There is so much good news out there. For instance Manufacturers Index (which I believe is at least a 6 month barometer) is still quite positive, peoples income is rising (finally), Govt Debt is decreasing not only in constant $$'s but in relation to GNP. (this means more money available for the private markets). YET, all they can harp on is AG and the interest rate environment. JDN

JDN, Ellen,
I've seen a couple of bits of information that are making me think that AG is playing a bluff game; AG is loosing influence faster than you can say inverted yield curve. What I mean by this is that because of the declining debt of the US Treasury, govt. bonds are loosing their anchoring function in markets as a benchmark for the entire credit market.

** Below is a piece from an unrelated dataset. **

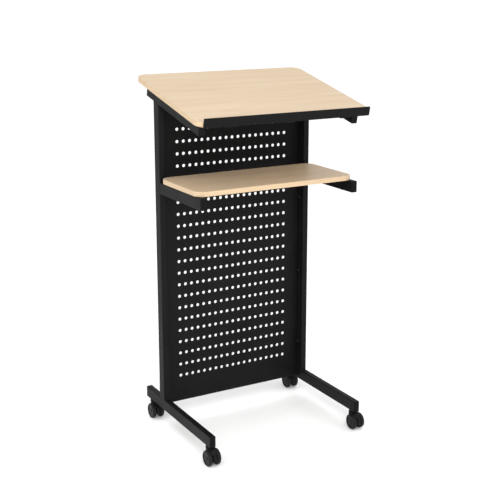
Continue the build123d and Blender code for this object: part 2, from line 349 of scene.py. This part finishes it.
def weld_section(corner, one_way, other_way, leg):
    """Points round a fillet weld: the corner itself, then its bulging face."""
    points = [corner]
    for step in range(weld_face_steps + 1):
        turn = math.pi / 2 * step / weld_face_steps
        bulge = 1 - weld_flattening * math.sin(2 * turn)
        outward = one_way * math.cos(turn) + other_way * math.sin(turn)
        points.append(corner + outward * leg * bulge)
    return points


def weld(name, start, end, one_way, other_way):
    """A rippled bead along the inside corner from start to end, tapered at its ends."""
    length = (end - start).length
    ripples = round(length / weld_ripple)
    count = ripples * weld_steps_per_ripple
    bm = bmesh.new()
    rings = []
    for i in range(count + 1):
        along = i / count
        ripple = 1 + weld_ripple_height * abs(math.sin(math.pi * ripples * along))
        to_nearer_end = min(along, 1 - along) * length
        taper = min(1, weld_end_size + to_nearer_end / weld_leg)
        leg = weld_leg * ripple * taper
        section = weld_section(start.lerp(end, along), one_way, other_way, leg)
        rings.append([bm.verts.new(p) for p in section])
    for ring, following in zip(rings, rings[1:]):
        for i, vertex in enumerate(ring):
            after = (i + 1) % len(ring)
            bm.faces.new((vertex, ring[after], following[after], following[i]))
    bm.faces.new(rings[0][::-1])
    bm.faces.new(rings[-1])
    bmesh.ops.recalc_face_normals(bm, faces=bm.faces)
    mesh = bpy.data.meshes.new(name)
    bm.to_mesh(mesh)
    bm.free()
    for face in mesh.polygons:
        is_flat_end = len(face.vertices) > 4
        face.use_smooth = not is_flat_end
    mesh.materials.append(finishes["black_powder_coat"])
    obj = bpy.data.objects.new(name, mesh)
    bpy.context.scene.collection.objects.link(obj)
    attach(obj, "frame")


def frame_welds():
    """Beads where each post meets its leg, its shelf arm and its top arm."""
    up, down = Vector((0, 0, 1)), Vector((0, 0, -1))
    front, back = Vector((0, -1, 0)), Vector((0, 1, 0))
    uphill = Vector((0, math.cos(tilt), math.sin(tilt)))
    for side in ("left", "right"):
        low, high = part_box(f"{side}_post")
        leg_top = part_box(f"{side}_leg")[1].z
        shelf_arm_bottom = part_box(f"{side}_shelf_arm")[0].z
        slope_at_front = high.z - (high.y - low.y) * math.tan(tilt)
        beads = {
            "post_foot_front": (low.y, leg_top, up, front),
            "post_foot_back": (high.y, leg_top, up, back),
            "shelf_arm": (low.y, shelf_arm_bottom, down, front),
            "top_arm_front": (low.y, slope_at_front, down, -uphill),
            "top_arm_back": (high.y, high.z, down, uphill),
        }
        for place, (y, z, one_way, other_way) in beads.items():
            start = Vector((low.x + tube_corner, y, z))
            end = Vector((high.x - tube_corner, y, z))
            weld(f"{side}_{place}_weld", start, end, one_way, other_way)


# Studio


def floor():
    bpy.ops.mesh.primitive_plane_add(size=floor_width)
    obj = bpy.context.object
    obj.name = "floor"
    obj.data.materials.append(Shader("floor", floor_white, roughness=0.9, specular=0.0).material)


def world():
    """A white dome with a dim band above the horizon, so that level black faces stay dark."""
    studio = bpy.data.worlds.new("studio")
    studio.use_nodes = True
    nodes, links = studio.node_tree.nodes, studio.node_tree.links
    where = nodes.new("ShaderNodeTexCoord")
    split = nodes.new("ShaderNodeSeparateXYZ")
    ramp = nodes.new("ShaderNodeValToRGB")
    elements = ramp.color_ramp.elements
    while len(elements) < len(dome):
        elements.new(0.5)
    for element, (height, share) in zip(elements, dome):
        element.position = height
        element.color = (share, share, share, 1)
    links.new(where.outputs["Generated"], split.inputs["Vector"])
    links.new(split.outputs["Z"], ramp.inputs["Fac"])
    links.new(ramp.outputs["Color"], nodes["Background"].inputs["Color"])
    nodes["Background"].inputs["Strength"].default_value = zenith_light
    bpy.context.scene.world = studio


def soft_light(name, place, target, width, power):
    data = bpy.data.lights.new(name, "AREA")
    data.size = width
    data.energy = power
    obj = bpy.data.objects.new(name, data)
    bpy.context.scene.collection.objects.link(obj)
    obj.location = place
    obj.rotation_euler = (target - Vector(place)).to_track_quat("-Z", "Y").to_euler()


def lights():
    """A low light from the speaker's left, and a high strong one and a low one from the front."""
    middle = (cad_box[0] + cad_box[1]) / 2
    for name, (place, width, power) in soft_lights.items():
        soft_light(name, place, middle, width, power)


def camera():
    data = bpy.data.cameras.new("camera")
    data.lens = camera_lens
    data.sensor_width = camera_sensor
    data.shift_y = camera_shift
    obj = bpy.data.objects.new("camera", data)
    bpy.context.scene.collection.objects.link(obj)
    flat = math.cos(camera_elevation)
    ahead = Vector((
        math.sin(camera_azimuth) * flat,
        math.cos(camera_azimuth) * flat,
        -math.sin(camera_elevation),
    ))
    obj.location = camera_place
    obj.rotation_euler = ahead.to_track_quat("-Z", "Y").to_euler()
    bpy.context.scene.camera = obj


dress_cad_nodes()
frame_welds()
floor()
world()
lights()
camera()
bpy.context.scene.view_settings.view_transform = "Standard"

Since a big part (or some would argue, the major part) of the Fed's influence over the economy comes from its ability to control the money supply by buying Treasuries from banks or letting it's purchases from them expire as needed, the steady drop in the supply of Treasury bonds undermines that control.

Another consideration in this market is the incredible changes that are going on in technology around us. A recent poster summarized it neatly, IMHO: The P&L is a metric for a mature market. This is new turf, and nobody will see Warren Buffet here. Not until we hit main street and become 'safe'. So, if one cannot take the heat, one leaves the kitchen.